Global oilseeds and vegetable oil markets had a positive session on April 13. While North American markets showed a focus on old-crop futures, with nearby contracts leading new crop higher, the new-crop August European rapeseed contract closed higher than the old-crop May contract and the new-crop November contract.

August rapeseed closed EUR 6.25 higher at EUR 460/mt, despite Euro strength against the USD, while reaching a fresh contract high of EUR $465.25/mt. Looking back at the continuous August contract, this is the highest trade seen for this new-crop contract since September 2012. The current move has breached the 67% retracement of the move from the July 2012 high to the July 2014 low at EUR 450.43 on the continuous August chart, with resistance seen at the weekly high of EUR 478 reached in 2012.
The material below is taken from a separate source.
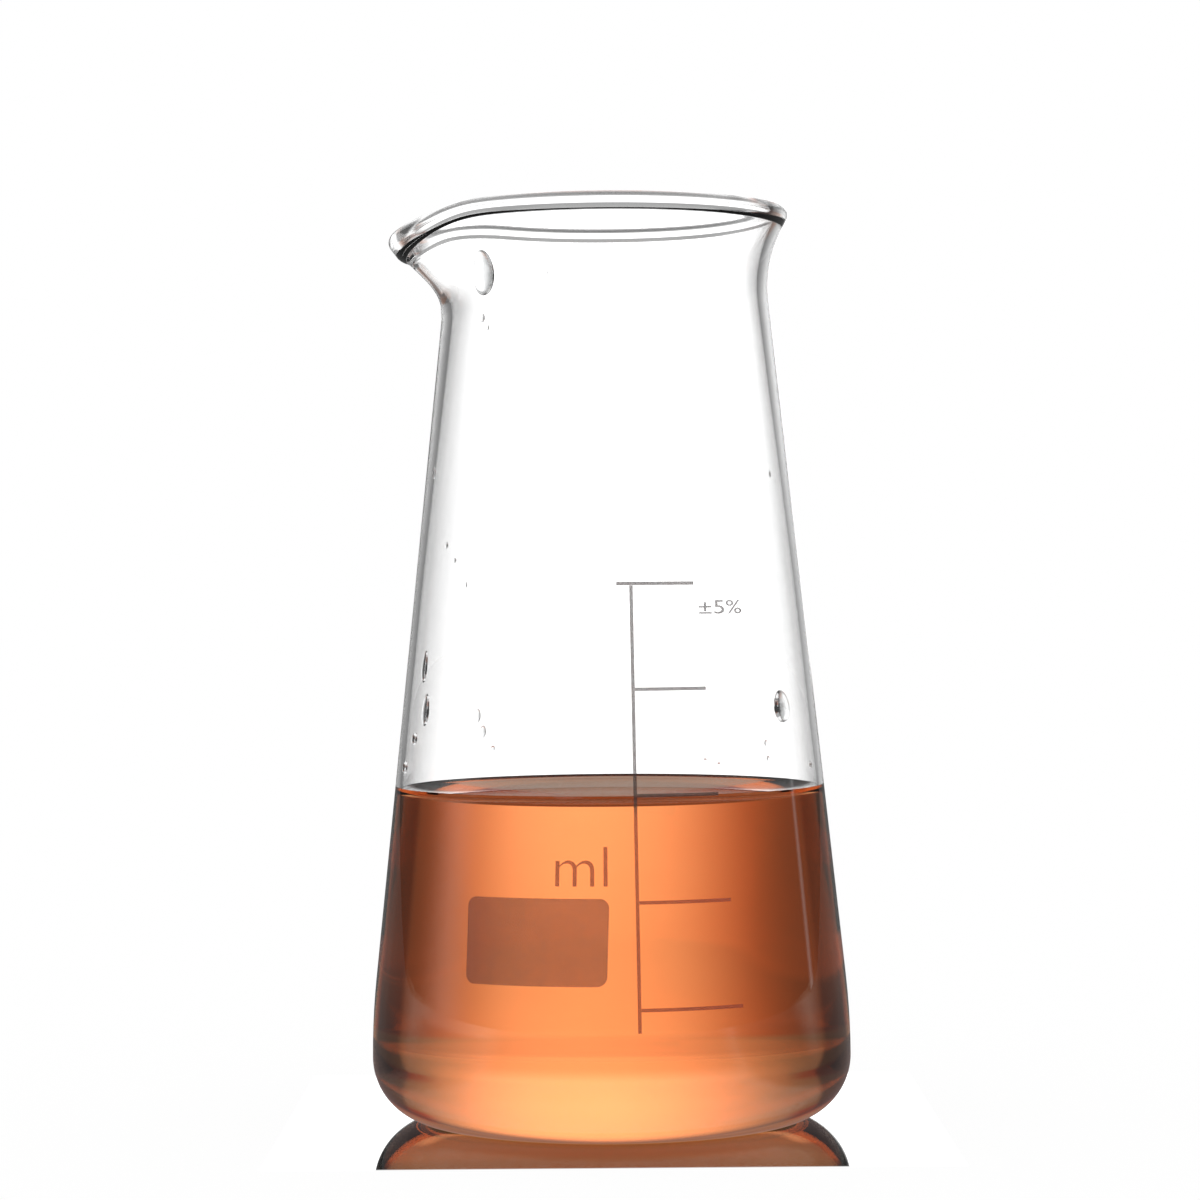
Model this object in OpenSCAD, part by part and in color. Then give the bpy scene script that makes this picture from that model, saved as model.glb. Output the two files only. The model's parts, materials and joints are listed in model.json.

Also of interest, the lower study on the attached chart shows the new-crop August/November spread reaching an inverse of 10 euros on Feb. 25, while this inverse has been whittled away to a low of 2.75 euros on April 12, while strengthening to EUR 3.25 this session. Over the last five years, this spread has averaged minus EUR 3.45 on this date, with the November trading higher or at a carry to the August contract.

There is no question that traders are reacting to last week's frost event that has damaged crops in areas of central France, with one account indicating that approximately 123,500 acres may be damaged. Forecasts had been pointing to expectations of a year-over-year increase in production in order to reduce reliance on imports, with the USDA currently forecasting the EU's canola/rapeseed imports at a record 6.4 million metric tons for 2020-21. This coincides with the end of lockdowns and growth in global economies that will act as a driver of demand in the year ahead.

In related news, a recent USDA attache report points to Ukraine's potential to slightly increase rapeseed production in 2021, although increased domestic processing is expected to limit potential exports to 2.280 mmt in 2021-22, down for a second year and would be Ukraine's smallest exports in four years.

Another USDA attache report has forecast that Australia will produce 3.9 mmt of canola in 2021-22, down only 100,000 mt from the current crop year, while estimating exports at 2.9 mmt, unchanged from its forecast for 2020-21 while the official USDA forecast includes exports of 2.7 mmt for the current crop year.

Yet another USDA attache report on Malaysian oilseeds points to a 500,000 mt increase in forecast Malaysian palm oil production for 2021-22, while "is based on assumption that the industry will be able to recruit new laborers by the end of 2021, as in international borders reopen."

A quick update of data tables based on the USDA's April World Agricultural Supply and Demand Estimates (WASDE) report shows the global stocks/use ratio of the major global vegetable oils falling from 12.1% in 2019-20 to 10.9% in 2020-21, which is the tightest seen since the 1997-98 crop year.